Set problem:
Can you reproduce the data beneath, keeping every line exact?

Data for this task:

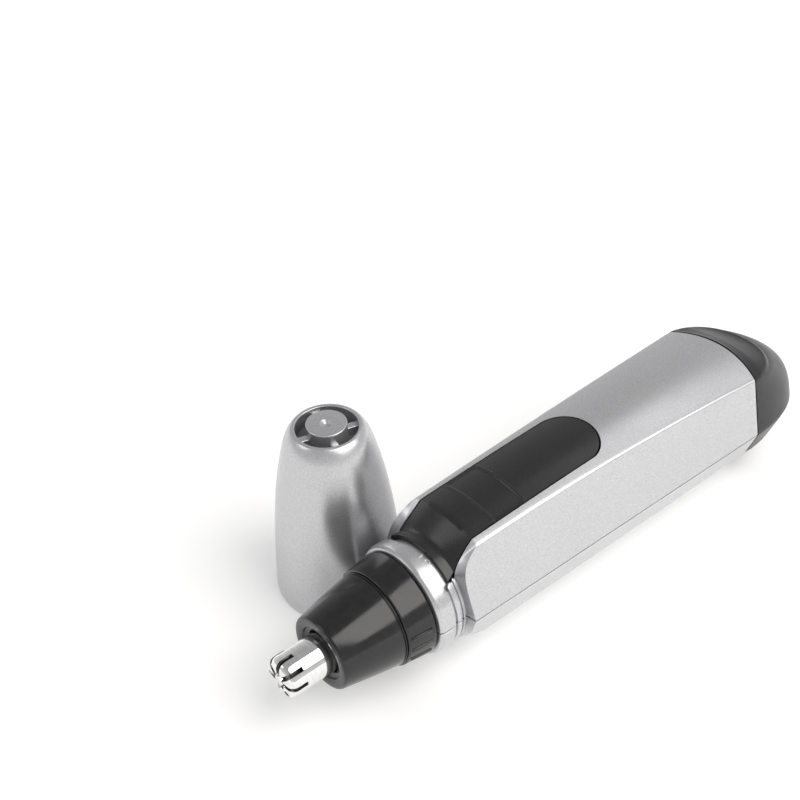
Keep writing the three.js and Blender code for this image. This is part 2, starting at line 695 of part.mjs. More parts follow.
function magnet(side) {
  const front = ARMATURE_FRONT - 1;
  const outer = MOTOR_RADIUS - MOTOR_WALL - GAP;
  const ring = tube(front, front + ARMATURE_LENGTH + 2, outer, ARMATURE_RADIUS + 0.4, 32);
  const flats = MOTOR_HALF_HEIGHT - MOTOR_WALL - GAP;
  const slab = box(0, 2 * BIG, -BIG, BIG, -flats, flats);
  return ring.intersect(wedge(0, 2 * BIG, BIG, side, 48)).intersect(slab);
}

function armature() {
  let stack = rod(ARMATURE_FRONT, ARMATURE_FRONT + ARMATURE_LENGTH, ARMATURE_RADIUS, 36);
  for (let i = 0; i < 3; i += 1) {
    const slot = new THREE.BoxGeometry(ARMATURE_LENGTH + 2, 5, 1.6);
    slot.translate(ARMATURE_FRONT + ARMATURE_LENGTH / 2, 5, 0);
    slot.rotateX((i * 2 * Math.PI) / 3);
    stack = stack.subtract(solid(slot));
  }
  const bore = rod(ARMATURE_FRONT - 1, ARMATURE_FRONT + ARMATURE_LENGTH + 1, SHAFT_RADIUS + GAP, 24);
  return stack.subtract(bore);
}

function commutator() {
  return tube(COMMUTATOR_FRONT, MOTOR_END - 1.6, COMMUTATOR_RADIUS, SHAFT_RADIUS + GAP, 24);
}

function motorEndCap() {
  const body = motorSection(MOTOR_CAN_END + GAP, MOTOR_END, 0.2);
  const cavity = rod(MOTOR_CAN_END - 1, MOTOR_END - 1.2, 6.2);
  const bore = rod(MOTOR_CAN_END, MOTOR_END + 1, BEARING_RADIUS + GAP);
  return body.subtract(union(cavity, bore));
}

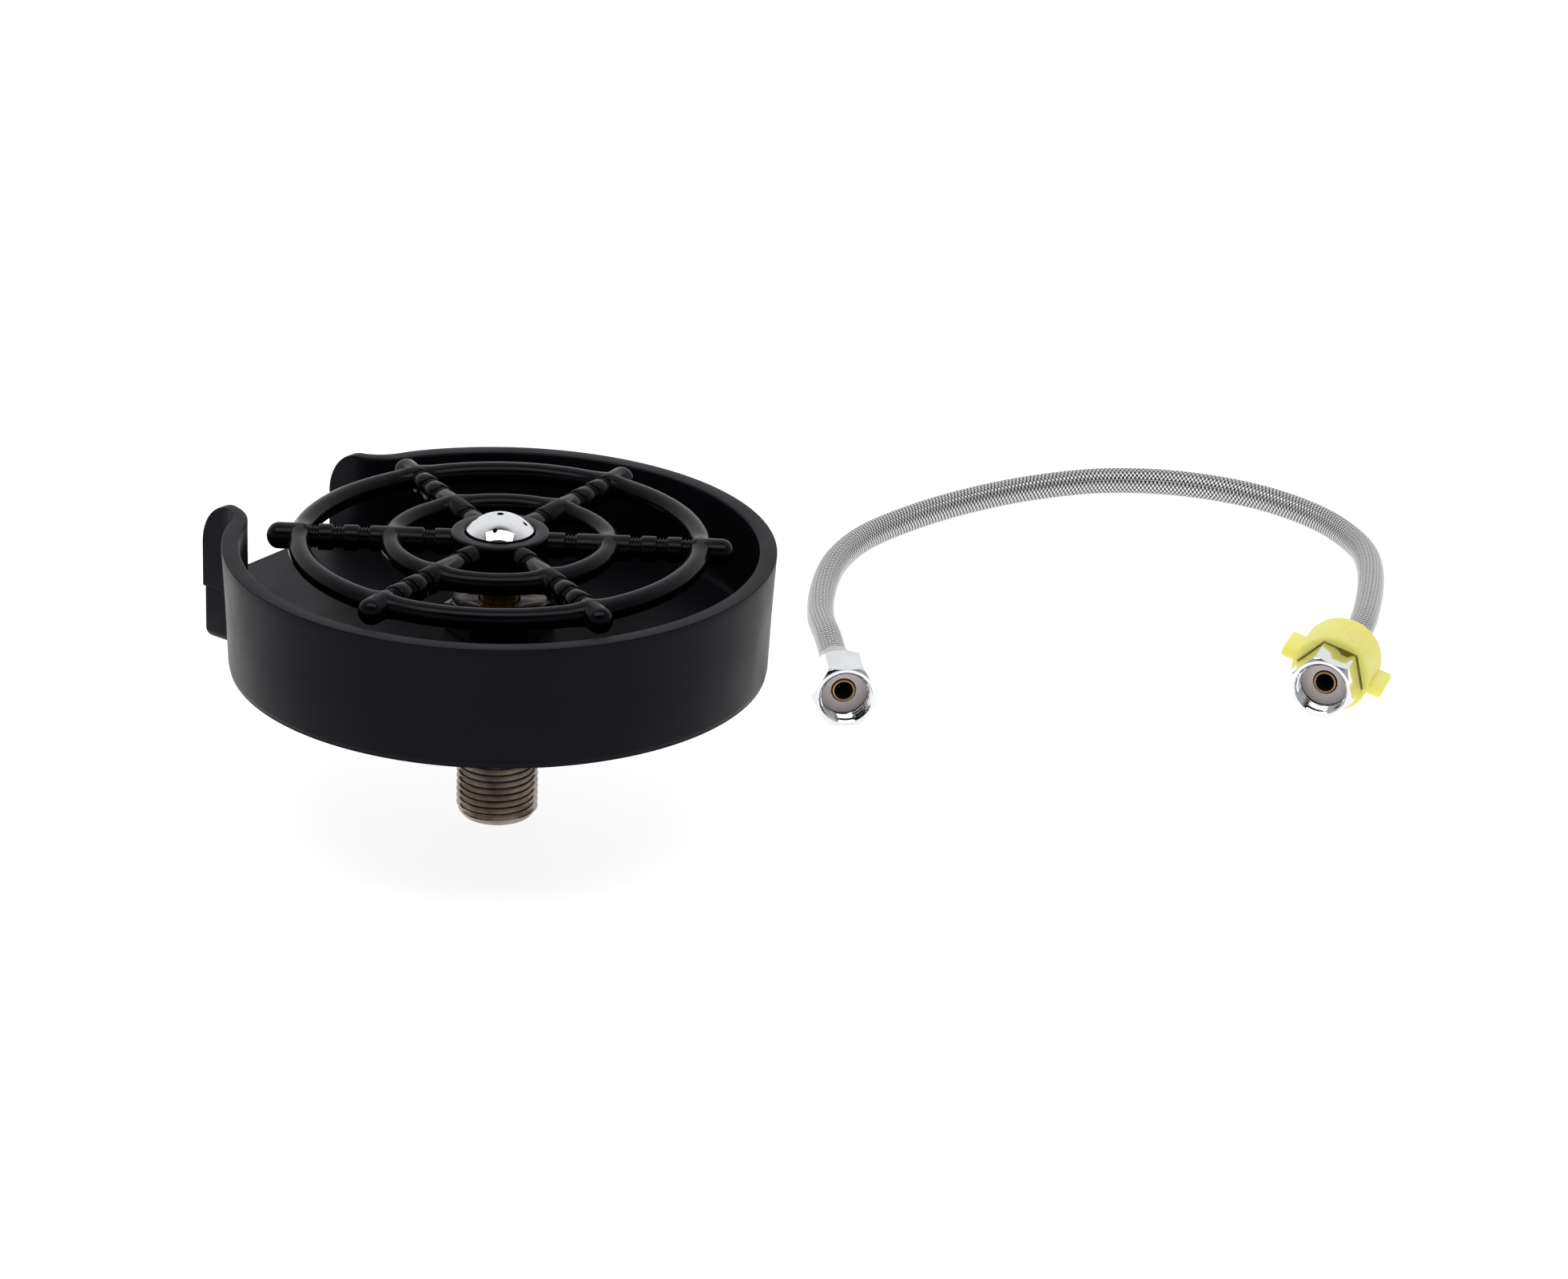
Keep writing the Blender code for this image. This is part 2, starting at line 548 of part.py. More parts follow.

Answer to the task:
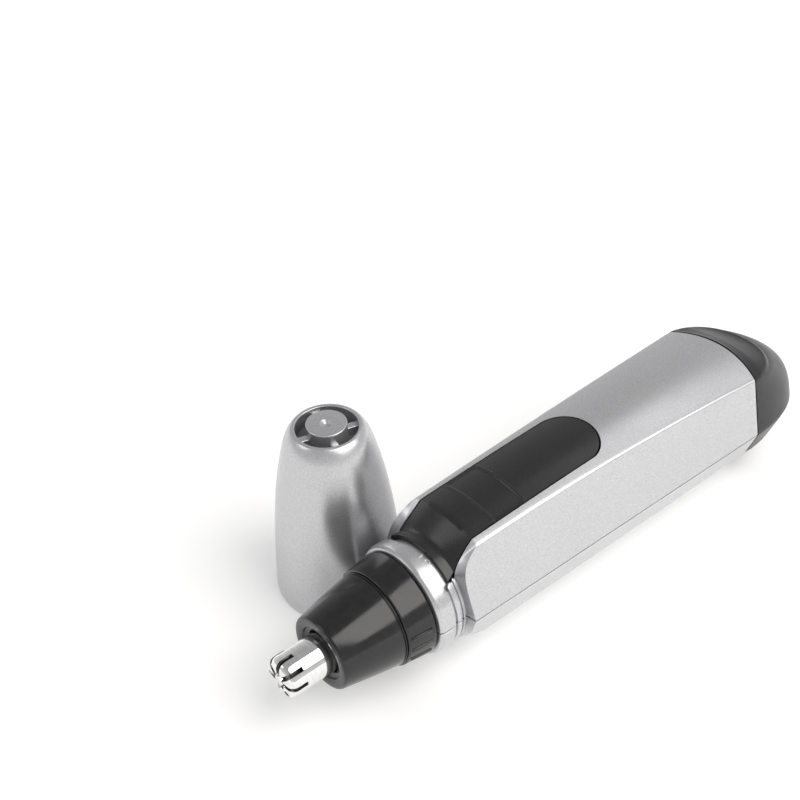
Keep writing the three.js and Blender code for this image. This is part 2, starting at line 695 of part.mjs. More parts follow.
function magnet(side) {
  const front = ARMATURE_FRONT - 1;
  const outer = MOTOR_RADIUS - MOTOR_WALL - GAP;
  const ring = tube(front, front + ARMATURE_LENGTH + 2, outer, ARMATURE_RADIUS + 0.4, 32);
  const flats = MOTOR_HALF_HEIGHT - MOTOR_WALL - GAP;
  const slab = box(0, 2 * BIG, -BIG, BIG, -flats, flats);
  return ring.intersect(wedge(0, 2 * BIG, BIG, side, 48)).intersect(slab);
}

function armature() {
  let stack = rod(ARMATURE_FRONT, ARMATURE_FRONT + ARMATURE_LENGTH, ARMATURE_RADIUS, 36);
  for (let i = 0; i < 3; i += 1) {
    const slot = new THREE.BoxGeometry(ARMATURE_LENGTH + 2, 5, 1.6);
    slot.translate(ARMATURE_FRONT + ARMATURE_LENGTH / 2, 5, 0);
    slot.rotateX((i * 2 * Math.PI) / 3);
    stack = stack.subtract(solid(slot));
  }
  const bore = rod(ARMATURE_FRONT - 1, ARMATURE_FRONT + ARMATURE_LENGTH + 1, SHAFT_RADIUS + GAP, 24);
  return stack.subtract(bore);
}

function commutator() {
  return tube(COMMUTATOR_FRONT, MOTOR_END - 1.6, COMMUTATOR_RADIUS, SHAFT_RADIUS + GAP, 24);
}

function motorEndCap() {
  const body = motorSection(MOTOR_CAN_END + GAP, MOTOR_END, 0.2);
  const cavity = rod(MOTOR_CAN_END - 1, MOTOR_END - 1.2, 6.2);
  const bore = rod(MOTOR_CAN_END, MOTOR_END + 1, BEARING_RADIUS + GAP);
  return body.subtract(union(cavity, bore));
}

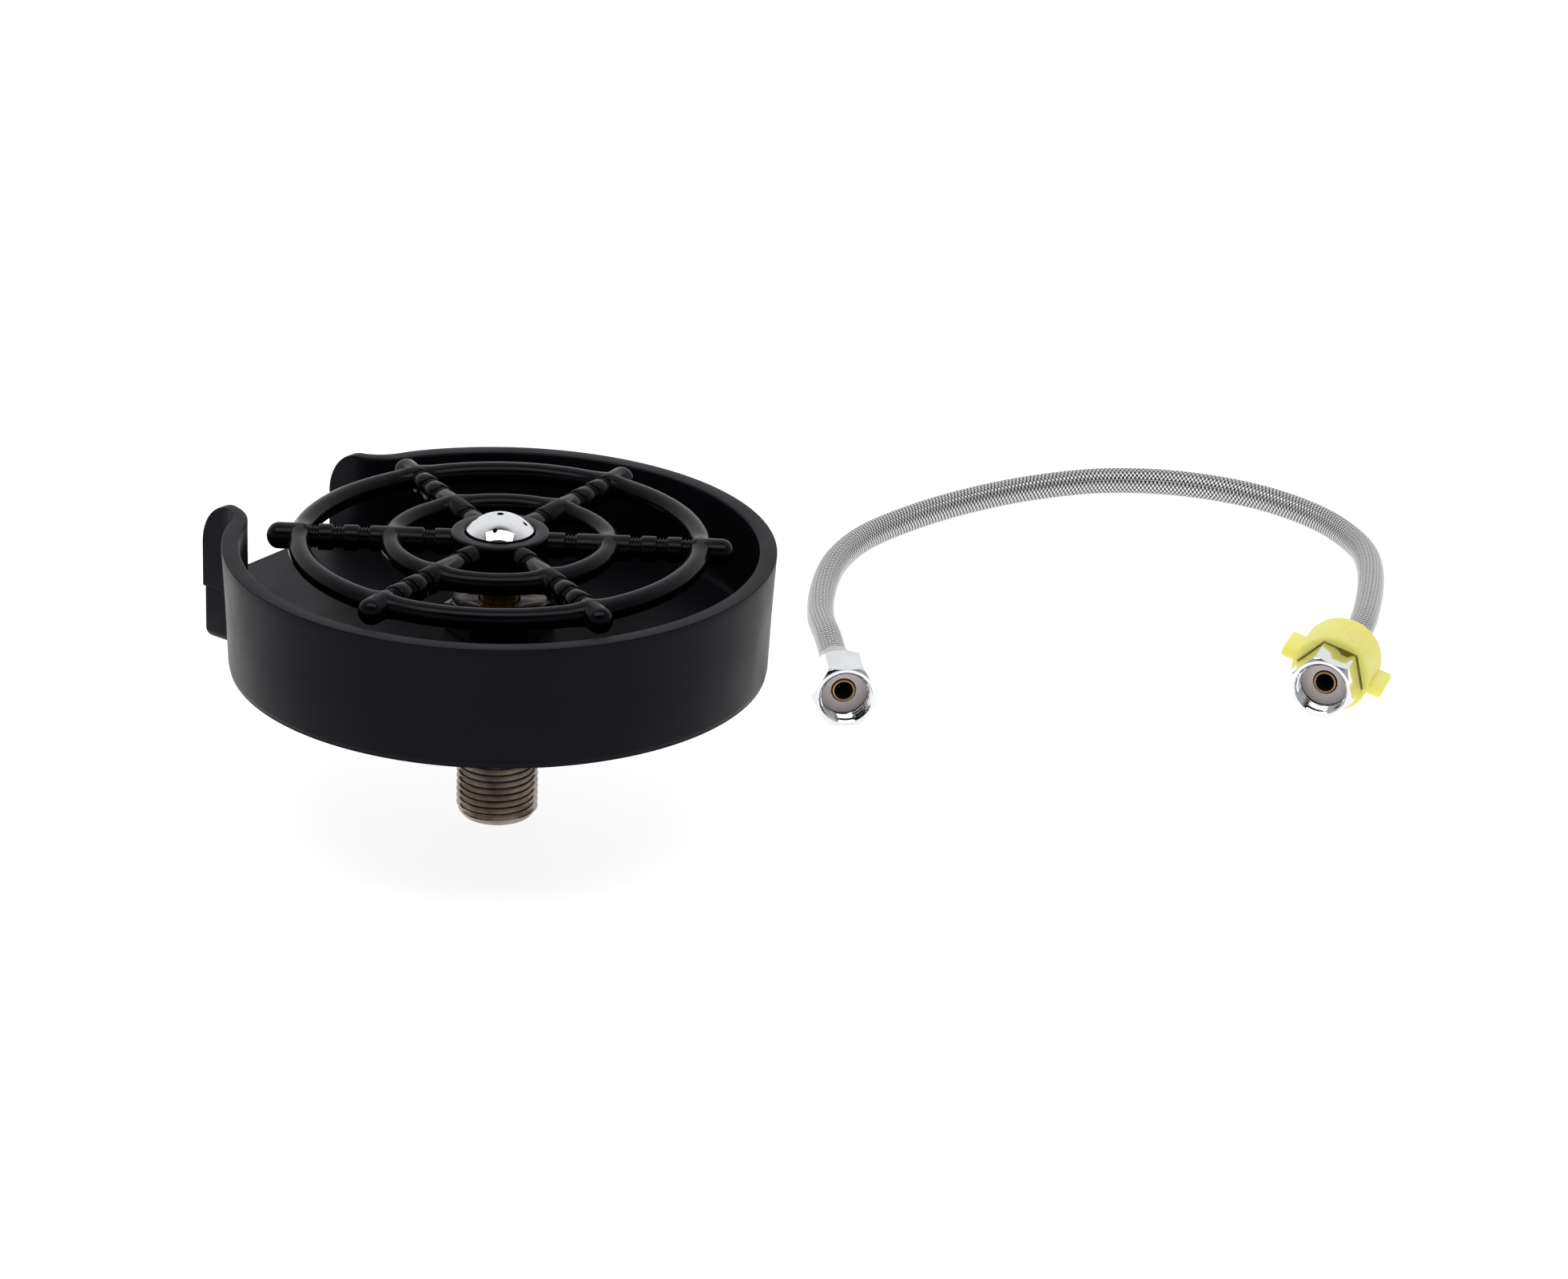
Keep writing the Blender code for this image. This is part 2, starting at line 548 of part.py. More parts follow.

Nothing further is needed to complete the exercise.